▸ **Material to process**
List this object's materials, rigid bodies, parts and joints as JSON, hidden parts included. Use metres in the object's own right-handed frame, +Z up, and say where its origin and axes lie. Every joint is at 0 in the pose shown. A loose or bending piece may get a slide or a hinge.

...

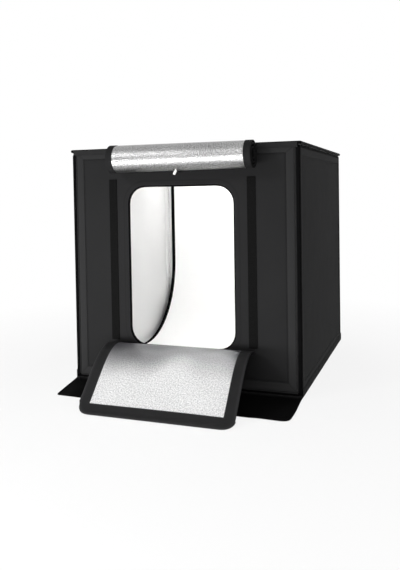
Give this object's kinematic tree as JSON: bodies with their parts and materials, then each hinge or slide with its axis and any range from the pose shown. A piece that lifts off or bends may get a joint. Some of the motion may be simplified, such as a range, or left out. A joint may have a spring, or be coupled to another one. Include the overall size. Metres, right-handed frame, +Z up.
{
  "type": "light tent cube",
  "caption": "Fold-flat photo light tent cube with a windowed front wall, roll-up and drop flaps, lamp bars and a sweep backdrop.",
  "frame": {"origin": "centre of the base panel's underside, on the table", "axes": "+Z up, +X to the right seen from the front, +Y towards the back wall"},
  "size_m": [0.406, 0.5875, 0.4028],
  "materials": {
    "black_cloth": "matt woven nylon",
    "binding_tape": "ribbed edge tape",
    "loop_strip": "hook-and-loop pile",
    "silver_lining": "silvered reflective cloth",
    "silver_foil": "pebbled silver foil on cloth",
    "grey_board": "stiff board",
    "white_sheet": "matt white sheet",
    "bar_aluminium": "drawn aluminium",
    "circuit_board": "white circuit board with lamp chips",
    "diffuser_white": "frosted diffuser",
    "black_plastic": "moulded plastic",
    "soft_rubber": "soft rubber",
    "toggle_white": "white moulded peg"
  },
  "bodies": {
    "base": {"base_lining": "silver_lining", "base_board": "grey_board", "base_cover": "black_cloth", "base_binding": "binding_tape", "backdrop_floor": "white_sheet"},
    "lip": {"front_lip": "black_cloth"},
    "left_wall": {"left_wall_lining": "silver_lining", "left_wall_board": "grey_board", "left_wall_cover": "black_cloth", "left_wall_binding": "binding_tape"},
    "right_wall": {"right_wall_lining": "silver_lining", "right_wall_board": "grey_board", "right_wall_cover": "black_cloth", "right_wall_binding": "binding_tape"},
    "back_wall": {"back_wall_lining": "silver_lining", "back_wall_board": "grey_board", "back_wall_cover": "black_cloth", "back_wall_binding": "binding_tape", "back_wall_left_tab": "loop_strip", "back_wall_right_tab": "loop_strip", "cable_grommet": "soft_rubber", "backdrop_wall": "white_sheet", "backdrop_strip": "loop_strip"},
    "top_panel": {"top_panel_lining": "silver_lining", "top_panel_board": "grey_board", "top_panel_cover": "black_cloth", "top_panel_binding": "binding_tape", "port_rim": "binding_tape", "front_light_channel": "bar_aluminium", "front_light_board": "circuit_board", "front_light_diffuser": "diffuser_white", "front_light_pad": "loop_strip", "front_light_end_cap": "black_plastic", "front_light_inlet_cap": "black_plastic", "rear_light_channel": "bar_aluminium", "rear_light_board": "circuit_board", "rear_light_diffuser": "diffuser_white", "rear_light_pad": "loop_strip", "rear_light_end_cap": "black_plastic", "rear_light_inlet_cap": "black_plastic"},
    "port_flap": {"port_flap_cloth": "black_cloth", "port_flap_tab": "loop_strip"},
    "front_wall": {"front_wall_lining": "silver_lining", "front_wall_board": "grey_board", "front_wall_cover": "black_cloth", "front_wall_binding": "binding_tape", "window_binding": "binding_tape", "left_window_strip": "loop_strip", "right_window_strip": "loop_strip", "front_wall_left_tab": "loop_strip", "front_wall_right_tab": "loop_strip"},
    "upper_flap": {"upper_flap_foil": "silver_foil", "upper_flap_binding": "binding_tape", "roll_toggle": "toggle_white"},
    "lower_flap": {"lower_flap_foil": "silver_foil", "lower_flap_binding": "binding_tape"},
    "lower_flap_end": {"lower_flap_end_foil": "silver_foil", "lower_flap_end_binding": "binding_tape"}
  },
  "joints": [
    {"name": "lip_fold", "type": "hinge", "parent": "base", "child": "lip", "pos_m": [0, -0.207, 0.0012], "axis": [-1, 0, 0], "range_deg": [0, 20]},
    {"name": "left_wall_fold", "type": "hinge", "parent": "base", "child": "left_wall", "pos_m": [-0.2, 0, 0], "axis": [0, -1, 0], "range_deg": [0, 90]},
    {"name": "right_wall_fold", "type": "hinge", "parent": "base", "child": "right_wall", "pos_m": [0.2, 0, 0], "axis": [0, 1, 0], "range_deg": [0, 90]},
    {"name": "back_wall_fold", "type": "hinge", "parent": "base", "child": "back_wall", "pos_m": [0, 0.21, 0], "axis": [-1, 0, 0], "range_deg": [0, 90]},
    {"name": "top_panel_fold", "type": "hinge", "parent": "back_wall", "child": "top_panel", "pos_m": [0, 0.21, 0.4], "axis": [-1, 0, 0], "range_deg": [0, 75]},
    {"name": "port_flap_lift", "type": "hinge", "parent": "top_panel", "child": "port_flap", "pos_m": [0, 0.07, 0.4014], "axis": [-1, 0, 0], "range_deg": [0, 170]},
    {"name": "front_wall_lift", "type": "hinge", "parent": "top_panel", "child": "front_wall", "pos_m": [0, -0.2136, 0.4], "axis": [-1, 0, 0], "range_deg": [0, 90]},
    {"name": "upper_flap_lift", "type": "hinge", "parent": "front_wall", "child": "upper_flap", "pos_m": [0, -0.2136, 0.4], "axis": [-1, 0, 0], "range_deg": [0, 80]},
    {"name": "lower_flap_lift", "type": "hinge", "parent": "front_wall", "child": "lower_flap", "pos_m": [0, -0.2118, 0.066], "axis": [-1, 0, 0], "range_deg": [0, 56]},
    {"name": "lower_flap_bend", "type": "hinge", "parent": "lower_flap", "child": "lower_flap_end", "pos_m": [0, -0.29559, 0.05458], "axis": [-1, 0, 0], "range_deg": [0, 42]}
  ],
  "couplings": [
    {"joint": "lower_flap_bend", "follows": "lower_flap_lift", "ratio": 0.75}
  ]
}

...

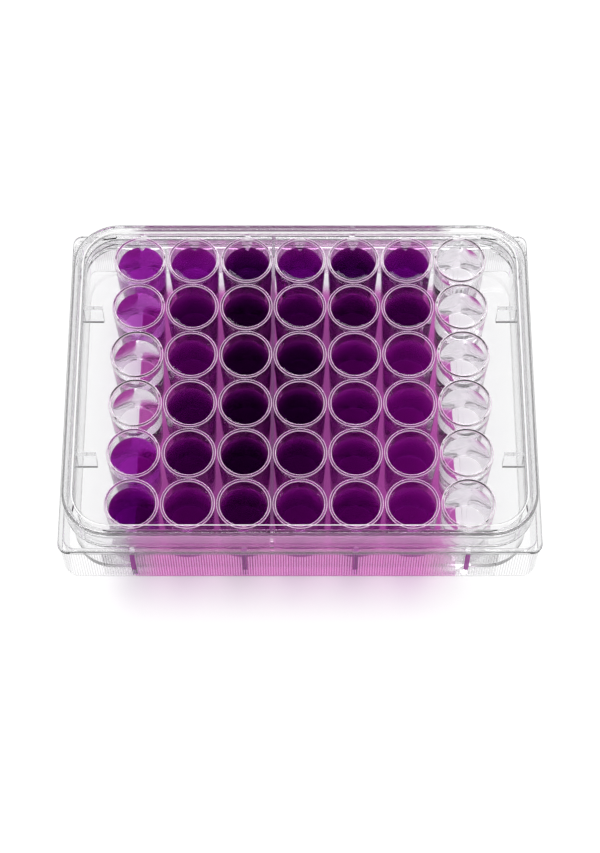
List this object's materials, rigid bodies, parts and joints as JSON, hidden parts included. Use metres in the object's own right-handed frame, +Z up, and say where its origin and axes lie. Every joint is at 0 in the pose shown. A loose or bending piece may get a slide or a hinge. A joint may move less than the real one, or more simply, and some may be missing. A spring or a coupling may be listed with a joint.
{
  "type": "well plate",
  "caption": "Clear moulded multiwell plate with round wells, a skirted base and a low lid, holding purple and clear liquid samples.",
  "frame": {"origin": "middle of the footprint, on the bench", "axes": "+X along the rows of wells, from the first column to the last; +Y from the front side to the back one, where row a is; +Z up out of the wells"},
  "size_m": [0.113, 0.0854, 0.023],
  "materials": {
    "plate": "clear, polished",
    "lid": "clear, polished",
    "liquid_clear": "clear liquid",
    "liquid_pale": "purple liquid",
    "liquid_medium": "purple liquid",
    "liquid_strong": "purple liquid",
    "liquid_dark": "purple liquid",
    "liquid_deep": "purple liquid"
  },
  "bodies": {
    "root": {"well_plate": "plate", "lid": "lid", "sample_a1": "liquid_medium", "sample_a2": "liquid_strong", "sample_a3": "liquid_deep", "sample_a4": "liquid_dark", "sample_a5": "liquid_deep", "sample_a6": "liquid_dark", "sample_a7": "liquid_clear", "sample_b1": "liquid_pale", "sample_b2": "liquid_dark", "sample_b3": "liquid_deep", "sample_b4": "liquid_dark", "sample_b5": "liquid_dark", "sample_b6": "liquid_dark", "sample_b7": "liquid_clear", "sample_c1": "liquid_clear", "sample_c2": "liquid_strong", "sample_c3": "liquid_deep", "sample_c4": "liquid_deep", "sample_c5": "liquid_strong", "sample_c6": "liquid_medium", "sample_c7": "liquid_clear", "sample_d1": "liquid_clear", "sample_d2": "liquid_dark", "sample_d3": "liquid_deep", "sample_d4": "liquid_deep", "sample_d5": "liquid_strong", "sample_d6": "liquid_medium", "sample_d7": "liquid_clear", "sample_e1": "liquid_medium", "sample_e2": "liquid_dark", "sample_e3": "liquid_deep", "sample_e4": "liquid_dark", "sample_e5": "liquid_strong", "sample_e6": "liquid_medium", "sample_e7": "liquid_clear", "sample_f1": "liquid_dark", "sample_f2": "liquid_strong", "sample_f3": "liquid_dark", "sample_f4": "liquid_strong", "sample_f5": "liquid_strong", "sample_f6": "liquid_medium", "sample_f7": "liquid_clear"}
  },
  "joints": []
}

▸ **Task directions**
Compute the number of lines above that contain the string "joints". Reply with that value only.

▸ **The reply**
4